Ieremciuc not only credits the workshop for expanding his awareness about discussions of equity, but also finds himself beginning the conversations in his classes.
“This project has boosted and expanded my awareness. Currently, I am more adept at taking notice of instances when a teacher or student is acting in a way that encourages or disables an equitable attitude in the classroom. My perspective widens daily as I continue to reflect on the discussions we had at our two-day workshop, and I feel enabled to bring up conversations about diversity and equity within our school,” Ieremciuc said. “Secondly, I find myself taking on the role of a mentor or teacher when it comes to cultivating equity with my peers, especially those younger than me.”
Although including students in rounds is a very new process, all of the students said they hope that in the following years, there are more students involved in the process rather than just one or two representatives.
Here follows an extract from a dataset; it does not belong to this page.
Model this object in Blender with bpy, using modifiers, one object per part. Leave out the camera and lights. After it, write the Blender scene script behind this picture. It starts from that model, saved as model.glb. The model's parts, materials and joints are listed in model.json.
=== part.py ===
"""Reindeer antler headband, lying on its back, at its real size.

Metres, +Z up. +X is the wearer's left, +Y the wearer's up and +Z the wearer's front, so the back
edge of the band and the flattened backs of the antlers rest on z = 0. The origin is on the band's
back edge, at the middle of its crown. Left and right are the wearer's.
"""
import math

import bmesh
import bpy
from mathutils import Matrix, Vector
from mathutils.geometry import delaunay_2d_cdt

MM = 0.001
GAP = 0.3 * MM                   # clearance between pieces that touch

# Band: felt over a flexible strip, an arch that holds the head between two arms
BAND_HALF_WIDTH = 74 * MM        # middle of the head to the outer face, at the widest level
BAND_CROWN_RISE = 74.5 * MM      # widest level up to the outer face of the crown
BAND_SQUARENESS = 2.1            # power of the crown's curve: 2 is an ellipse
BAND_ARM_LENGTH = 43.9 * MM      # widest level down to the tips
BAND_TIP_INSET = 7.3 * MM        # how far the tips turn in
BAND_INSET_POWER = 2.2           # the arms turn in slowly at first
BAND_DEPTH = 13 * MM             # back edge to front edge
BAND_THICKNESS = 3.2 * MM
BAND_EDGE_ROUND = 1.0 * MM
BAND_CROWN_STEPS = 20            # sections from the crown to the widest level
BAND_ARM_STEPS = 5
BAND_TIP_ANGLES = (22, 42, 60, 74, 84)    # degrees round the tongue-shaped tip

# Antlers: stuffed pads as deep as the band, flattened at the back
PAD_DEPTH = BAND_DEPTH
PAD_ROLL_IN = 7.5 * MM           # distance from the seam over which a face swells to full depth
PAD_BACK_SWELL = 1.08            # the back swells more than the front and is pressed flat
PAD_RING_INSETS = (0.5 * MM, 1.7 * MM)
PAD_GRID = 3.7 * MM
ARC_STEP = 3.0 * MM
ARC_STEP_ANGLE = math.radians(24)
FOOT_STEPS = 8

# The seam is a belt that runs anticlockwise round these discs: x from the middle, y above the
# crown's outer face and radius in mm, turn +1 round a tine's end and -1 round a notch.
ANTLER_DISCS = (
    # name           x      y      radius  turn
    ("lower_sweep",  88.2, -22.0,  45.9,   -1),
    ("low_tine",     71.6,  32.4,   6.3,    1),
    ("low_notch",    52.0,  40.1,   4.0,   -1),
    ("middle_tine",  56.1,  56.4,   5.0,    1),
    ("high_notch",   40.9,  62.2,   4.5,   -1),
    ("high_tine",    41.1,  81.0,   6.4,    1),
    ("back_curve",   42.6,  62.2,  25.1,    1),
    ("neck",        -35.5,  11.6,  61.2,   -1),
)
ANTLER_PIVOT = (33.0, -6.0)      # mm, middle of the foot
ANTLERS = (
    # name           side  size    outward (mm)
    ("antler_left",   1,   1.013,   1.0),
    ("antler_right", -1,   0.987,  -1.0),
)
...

“While student instructional rounds are still very, very, new, I think that — as usual — Niles West is ahead of the game. We’re on the way to making a really collaborative school network, and even after graduation I’ll be excited to hear where they move forward with this,” Vojnikovic said. “I hope that more students will be able to participate and engage because we’re only a handful of students and I already feel the momentum of what we’ve done start to shift things so I really can’t wait to see what that looks like even just within the next couple of years. The students here have so many great ideas on how to improve the lifestyle and equity standards of the school so I really hope that it’ll shine through and Niles West will be one of the leading schools in lighting this new path of change.”